Direct estimation of motion and extended scene structure from a moving stereo rig

We investigate the relationship between the kinematics (infinitesimal motion model) of a calibrated Stereo Rig and point and line image feature measurements seen at two time instances of the rig's motion (four images in all). In particular we are interested in the byproduct of this analysis providing a direct connection between the spatio-temporal derivatives of the images at two time instances and kinematics of the 3D motion of the Rig. We establish a fundamental result showing that 3 quadruples of point-line-line-line matches (i.e., point in the reference image and lines coincident with the corresponding points in the remaining three images) are sufficient for a unique linear solution for the kinematics of the rig.
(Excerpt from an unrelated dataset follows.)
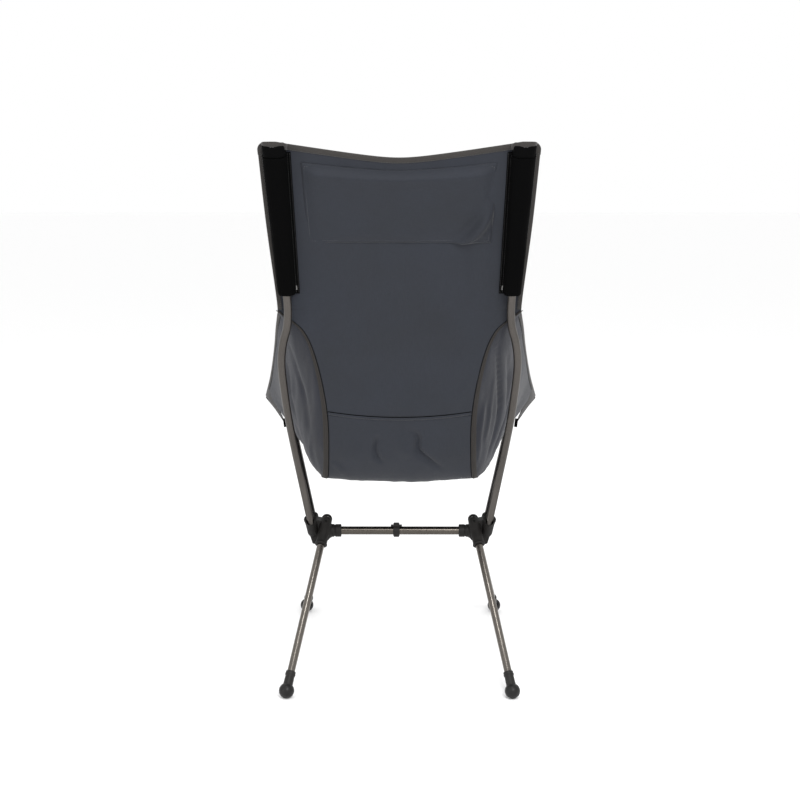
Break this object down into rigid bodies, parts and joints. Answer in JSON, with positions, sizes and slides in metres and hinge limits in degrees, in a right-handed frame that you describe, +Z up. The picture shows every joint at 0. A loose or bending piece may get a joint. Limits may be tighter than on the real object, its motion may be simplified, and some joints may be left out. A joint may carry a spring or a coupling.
{
  "type": "ultralight backpacking chair",
  "caption": "High-back ultralight camp chair: a sewn fabric sling hangs on a bent tube frame with nylon hubs, a crossbar, splayed pull-out legs and ball feet.",
  "frame": {"origin": "middle of the chair on the floor: centre of its bounding box in plan, at the underside of the feet", "axes": "+Z up, -Y the way the sitter faces, +X the sitter's left"},
  "size_m": [0.5814, 0.6949, 0.9755],
  "materials": {
    "pole_alloy": "satin, warm gunmetal anodised",
    "leg_alloy": "satin, warm gunmetal anodised",
    "crossbar_alloy": "satin, warm gunmetal anodised",
    "hub_nylon": "moulded, fine grained",
    "cap_plastic": "moulded",
    "foot_plastic": "moulded, fine grained",
    "foot_rubber": "satin",
    "clip_plastic": "moulded",
    "shock_cord": "braided elastic",
    "sling_fabric": "plain woven, faint sheen",
    "side_fabric": "plain woven, faint sheen",
    "hem_tape": "folded and stitched",
    "seam_tape": "woven tape, stitched",
    "sleeve_fabric": "dense webbing"
  },
  "bodies": {
    "frame": {"hub_left": "hub_nylon", "hub_right": "hub_nylon", "cord_knot_left": "shock_cord", "cord_knot_right": "shock_cord", "crossbar": "crossbar_alloy", "crossbar_cord": "shock_cord", "rear_pole_lower_left": "pole_alloy", "rear_pole_lower_right": "pole_alloy", "rear_pole_ferrule_left": "pole_alloy", "rear_pole_ferrule_right": "pole_alloy", "rear_pole_upper_left": "pole_alloy", "rear_pole_upper_right": "pole_alloy", "rear_pole_cap_left": "cap_plastic", "rear_pole_cap_right": "cap_plastic", "rear_pole_cord_left": "shock_cord", "rear_pole_cord_right": "shock_cord", "front_pole_left": "pole_alloy", "front_pole_right": "pole_alloy", "front_pole_cap_left": "cap_plastic", "front_pole_cap_right": "cap_plastic", "front_pole_cord_left": "shock_cord", "front_pole_cord_right": "shock_cord"},
    "leg_front_left": {"leg_tube_front_left": "leg_alloy", "foot_collar_front_left": "foot_plastic", "foot_ball_front_left": "foot_rubber", "leg_cord_front_left": "shock_cord"},
    "leg_front_right": {"leg_tube_front_right": "leg_alloy", "foot_collar_front_right": "foot_plastic", "foot_ball_front_right": "foot_rubber", "leg_cord_front_right": "shock_cord"},
    "leg_rear_left": {"leg_tube_rear_left": "leg_alloy", "foot_collar_rear_left": "foot_plastic", "foot_ball_rear_left": "foot_rubber", "leg_cord_rear_left": "shock_cord"},
    "leg_rear_right": {"leg_tube_rear_right": "leg_alloy", "foot_collar_rear_right": "foot_plastic", "foot_ball_rear_right": "foot_rubber", "leg_cord_rear_right": "shock_cord"},
    "clip": {"crossbar_clip": "clip_plastic"},
    "sling": {"back_panel": "sling_fabric", "seat_panel": "sling_fabric", "side_panel_left": "side_fabric", "side_panel_right": "side_fabric", "headrest_panel": "sling_fabric", "top_hem": "hem_tape", "front_hem": "hem_tape", "side_hem_left": "hem_tape", "side_hem_right": "hem_tape", "sleeve_left": "sleeve_fabric", "sleeve_right": "sleeve_fabric", "tip_pocket_left": "sleeve_fabric", "tip_pocket_right": "sleeve_fabric", "front_pocket_left": "side_fabric", "front_pocket_right": "side_fabric", "side_seam_tape_left": "seam_tape", "side_seam_tape_right": "seam_tape", "seat_seam_tape": "seam_tape"}
  },
  "joints": [
    {"name": "front_left_leg_pull", "type": "slide", "parent": "frame", "child": "leg_front_left", "axis": [0.168, -0.684, -0.7098], "range_m": [0, 0.045], "stiffness_N_per_m": 200, "springref_m": -0.05},
    {"name": "front_right_leg_pull", "type": "slide", "parent": "frame", "child": "leg_front_right", "axis": [-0.168, -0.684, -0.7098], "range_m": [0, 0.045], "stiffness_N_per_m": 200, "springref_m": -0.05},
    {"name": "rear_left_leg_pull", "type": "slide", "parent": "frame", "child": "leg_rear_left", "axis": [0.168, 0.684, -0.7098], "range_m": [0, 0.045], "stiffness_N_per_m": 200, "springref_m": -0.05},
    {"name": "rear_right_leg_pull", "type": "slide", "parent": "frame", "child": "leg_rear_right", "axis": [-0.168, 0.684, -0.7098], "range_m": [0, 0.045], "stiffness_N_per_m": 200, "springref_m": -0.05},
    {"name": "sling_lift", "type": "slide", "parent": "frame", "child": "sling", "axis": [0, 0.4027, 0.9153], "range_m": [0, 0.08]},
    {"name": "clip_slide", "type": "slide", "parent": "frame", "child": "clip", "axis": [1, 0, 0], "range_m": [-0.105, 0.09]}
  ]
}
In other words, the projected instantaneous motion of "one and a half" 3D lines is sufficient for recovering the kinematics of the moving rig. In particular, spatio-temporal derivatives across 3 points are sufficient for a direct estimation of the rig's motion. Consequently, we describe a new direct estimation method for motion estimation and 3D reconstruction from stereo image sequences obtained by a stereo rig moving through a rigid world. Correspondences (optic flow) are not required as spatio-temporal derivative are used instead. One can then use the images from both pairs combined, to compute a dense depth map. Finally, since the basic equations are linear, we combine the contribution coming from all pixels in the image using a Least Squares approach.